I recall at one college, I taught an introduction to critical thinking course. One version of the class used literary texts, while the other nonfiction. Without thinking too hard about it, I chose the literature section. I taught the class on the fly, so the Chair gave me an approved textbook and sample assignments. The class, and the textbook emphasized informal logic (deductive/inductive reasoning, argumentation, fallacies). That inevidably meant that the most topical, or political fiction was on the syllabus, with the view that students would analyze the creative work as they would an argument. I often worried that students would come away from the class believing that all literature can be boiled down to premises with warrants, that the best stories were the ones you could write long essays about. Class discussions focused on subject, or the "what" of the literature, not the "how." Unfortunately that's the kind of discussion going on in a lot of literature classes. I should say that I don't think a piece's subject is irrelevant, but it's harder to say why a story is good, or brilliant. That's where students need the most help. Usually, new readers think that if a story is "relatable" or "easy to read," then it is a good story.

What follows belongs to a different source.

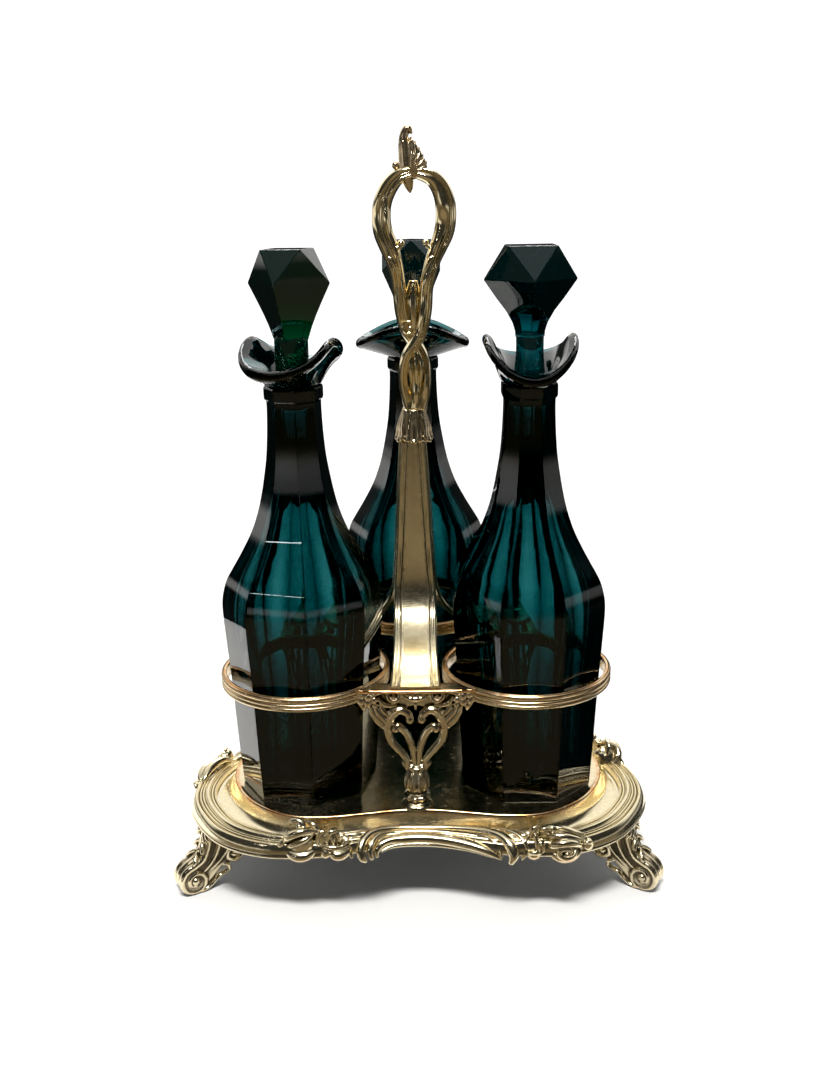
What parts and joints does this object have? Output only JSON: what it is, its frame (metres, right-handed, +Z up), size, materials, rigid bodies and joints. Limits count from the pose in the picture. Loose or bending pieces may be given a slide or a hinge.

In my MFA classes we did talk about the language of our stories, and of the published stories we were assigned, probably much more than I did in my literature classes. We also talked about the logic of the stories. The way we talked about literature, the vocabulary we used, was very different.

Side note: Harper's published one of Munro's "short" stories in the August issue.

Charles E. May said...

Thanks for your comment, Becky. It gets to what I think is the heart of the matter--literature classes too often focusing on the "what" rather than the "how" of writing.

When I taught composition, I was often frustrated trying to help student writers become good readers and good editors of their writing. But even on the graduate level, students nowadays seem to prefer to talk about the socio-political context of a world rather than the work itself.

The last graduate class I taught was a seminar in postcolonial literature, in which I tried to get the students to analyze the works for their formal qualities rather than their political content. It was hard going, and I was accused of being old fashioned, right wing, and elitist.

It is too bad, I think, that literature programs and creative writing programs are often separated from each other in universities, as if they were totally different subjects.

colleencurry said...

Hi, just found your site and want to thank you for such a great resource. I especially related to this post. I just graduated with a bachelor's in English, and am now really starting to practice my creative writing skills. Unfortunately, I've found that I keep writing like I was taught to read/analyze, and my pieces become transparently about social problems instead of stories about people. So, I agree with your analsysis of university lit programs completely.

Guess I'll have to start reading like a writer, than writing like one next.

Charles E. May said...

Thanks for the comment, Colleen. My advice to students about stories was: If the problem in the story could be resolved by social reform or bailout money, then it was not a problem complex and subtle enough to require a short story.